In the current political landscape, the Republican party is like a really bad prop comic. They reach into a trunk full of hut-button issues, pull one out, and rattle it in front of the crowd for laughs, because it’s a lot easier than having ideas.
The latest prop being used by the Blueberry Heads in the GOP is the Ground Zero Mosque. A more accurate name would be The Couple of Blocks from Ground Zero Muslim Cultural Center, but no good comedian lets the truth get in the way of a good punchline.
The joke, I mean, argument goes something like this: Ground Zero is hallowed ground and therefore can not abide the presence of a Muslim-y thing in its vicinity. My counterargument is this: Go fuck yourselves, you hypocritical human garbage.
The real prop here isn’t the mosque itself. It’s New York City. Neocons have used New York as a prop for the last nine years, and will doubtless continue to use it for as long as they can. The terrorist attacks were the rationale for everything on the Republican agenda during that entire time. Flash pictures of Twin Towers collapsing, then tell everyone we need to invade Iraq. We need to curtail civil liberties. We need to waterboard suspects. We need to shoot elderly men in the face. Why? Because LOOK WHAT HAPPENED TO NEW YORK IS WHY!
Of course, this concern over the fate of New York doesn’t extend to making sure the state gets its fair share of federal money, particularly when it comes to Homeland Security funds. Hey, why would we want to protect the city that’s already been attacked and will surely be the number one target for future attacks? And it certainly doesn’t extend to ensuring the health and well-being of first 9/11 responders.
The Republicans don’t give a shit about New York. They hate it, because it’s full of dirty foreigners and liberals, the kind of people who don’t really care if there’s a Muslim center two blocks from Ground Zero. They just recognize that this issue can galvanize people and maybe win a close election or two this November. If the GOP could gain one Senate seat by nuking all five boroughs, they’d do it this afternoon.
I was in Manhattan on September 12, while the streets were still filled with eye-stinging smoke as far north as 14th Street and you needed a face mask to breathe and I was more terrified than I’ve ever been since I was a child. And a Muslim community center near Ground Zero doesn’t bother me in any way.
If you lived in New York then and were directly affected by it, I won’t tell you how to feel. But people who don’t live in New York, and weren’t in New York on 9/11 have no right to dictate what happens here. Don’t tell me you have to stop this project from going forward because of some Magic Heroic Dreamspace that Ground Zero occupies in your brain. For most of the people who are upset by this news, downtown New York might as well be Narnia.
You’re like Star Wars nerds arguing over what George Lucas did in the prequels. Actually, you’re worse, because Star Wars nerds had to see the prequels. I don’t give a shit if you don’t like the idea of a mosque near Ground Zero when YOU WILL NEVER HAVE TO SEE IT.
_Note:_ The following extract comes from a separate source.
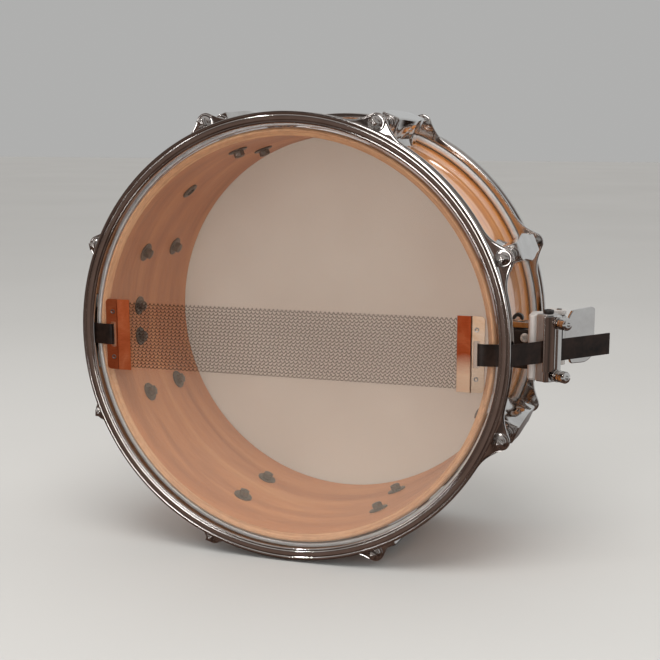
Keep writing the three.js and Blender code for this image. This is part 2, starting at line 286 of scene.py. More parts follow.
def piece(name, shape, look, body="drum", replaces=(), sharp=32, choose=None):
    """Makes the object. look is a material, or several with choose giving each face its own."""
    mesh = as_mesh(name, to_row(shape[0]), shape[1])
    looks = look if isinstance(look, (list, tuple)) else [look]
    for material in looks:
        mesh.materials.append(material)
    if choose:
        local = np.asarray(shape[0], float)
        for polygon in mesh.polygons:
            polygon.material_index = choose(local[list(polygon.vertices)].mean(0))
    mesh.shade_smooth()
    mesh.set_sharp_from_angle(angle=math.radians(sharp))
    made = placed(name, mesh)
    even = made.modifiers.new("even", "WEIGHTED_NORMAL")
    even.keep_sharp = True
    if body:
        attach(made, body)
    if replaces:
        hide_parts(*replaces)
    return made


# ---- materials ----
class Nodes:
    """The node tree of a material or of the world, with short calls that add its nodes."""

    def __init__(self, owner, coordinate):
        owner.use_nodes = True
        self.tree = owner.node_tree
        self.tree.nodes.clear()
        self.coord = self.add("TexCoord").outputs[coordinate]

    def feed(self, socket, value):
        """Sets a socket, or links it when the value is another socket."""
        if isinstance(value, bpy.types.NodeSocket):
            self.tree.links.new(value, socket)
        else:
            socket.default_value = value

    def add(self, kind, inputs=None, **settings):
        """Adds a shader node; inputs are sockets to link or values to set."""
        made = self.tree.nodes.new("ShaderNode" + kind)
        for key, value in settings.items():
            setattr(made, key, value)
        for key, value in (inputs or {}).items():
            self.feed(made.inputs[key], value)
        return made

    def noise(self, scale, vector=None, detail=3.0, roughness=0.5, distortion=0.0):
        return self.add("TexNoise", {
            "Vector": vector or self.coord, "Scale": scale, "Detail": detail,
            "Roughness": roughness, "Distortion": distortion,
        }).outputs["Fac"]

    def ramp(self, value, *stops):
        """stops are (position, colour or grey)."""
        made = self.add("ValToRGB", {"Fac": value})
        elements = made.color_ramp.elements
        while len(elements) < len(stops):
            elements.new(0.5)
        for element, (position, colour) in zip(elements, stops):
            element.position = position
            full = colour if isinstance(colour, tuple) else (colour,) * 3
            element.color = (*full, 1)
        return made.outputs["Color"]

    def ranged(self, value, start, end, low=0.0, high=1.0):
        """Goes from low to high while value goes from start to end."""
        return self.add("MapRange", {"Value": value, "From Min": start, "From Max": end,
                                     "To Min": low, "To Max": high}).outputs[0]

    def level(self, value, low, high):
        """Spreads a value between 0 and 1 from low to high."""
        return self.ranged(value, 0.0, 1.0, low, high)

    def mixed(self, factor, a, b, blend="MIX"):
        """Mixes two colours, each a socket or three numbers."""
        made = self.add("Mix", {0: factor}, data_type="RGBA", blend_type=blend)
        for socket, value in ((made.inputs[6], a), (made.inputs[7], b)):
            self.feed(socket, (*value, 1) if isinstance(value, tuple) else value)
        return made.outputs[2]


    def overlaid(self, share, colour, value, *stops):
        """Lays the light and dark of a ramp over a colour."""
        return self.mixed(share, colour, self.ramp(value, *stops), "OVERLAY")

    def total(self, a, b):
        return self.add("Math", {0: a, 1: b}, operation="ADD").outputs[0]

    def weighed(self, value, weight, other):
        """value times weight, plus other."""
        return self.add("Math", {0: value, 1: weight, 2: other}, operation="MULTIPLY_ADD").outputs[0]

    def either(self, factor, first, second):
        """Mixes two shaders."""
        return self.add("MixShader", {0: factor, 1: first, 2: second}).outputs[0]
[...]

Why don’t I pick a random construction project I don’t like and protest it? Boo, Waffle House being built in Charleston, South Carolina! There’s already a perfectly good Waffle House just up the road! I will probably never go to Charleston but this angers me deeply! My personal feelings trump your ability to decide what’s best for your own town!
And boo to Harry Reid, who’s apparently trying to win his election by kowtowing to these morons. If you’re trying to out-crazy Sharron Angle, don’t bother–it can’t be done.
Not to mention that the area immediately around Ground Zero is about as un-hallowed as New York gets. Fast food restaurants and OTBs and strip clubs, and all the other kind of garbage that litters the touristy areas of Giuliani’s Manhattan. The tourists who flock there are so humbled by the sacred ground that they buy cheap t-shirts and postcards and prints and coloring books about 9/11 sold within in its glowing aura.
I remember going to a printer’s conference in the Midwest. This was at least two years after 9/11. When I told other people on the conference that I worked in New York, they got all quiet and whispery. What was it like? they asked, low and conspiratorial, as if curious about some strange sex act they’d never tried before. It, in this case, was That Day, which they couldn’t even bring themselves to say.
They wanted all the gory details I could provide, just so I could assure them that living in some place safer was the correct way to live. Like I had chosen to live on some terrorist fault line. Oh you know, I could never live in New York, what with the traffic and the noise and the Islamo-fascists flying planes into things…
That’s all this “debate” is. A way to dredge up the Terror Envy that every other city felt in the early 2000s. Scare ourselves with the reflective horror of 9/11 one more time. And then forget that New York still has a huge gaping hole in the ground and thousands of people who died and became ill when that hole was made.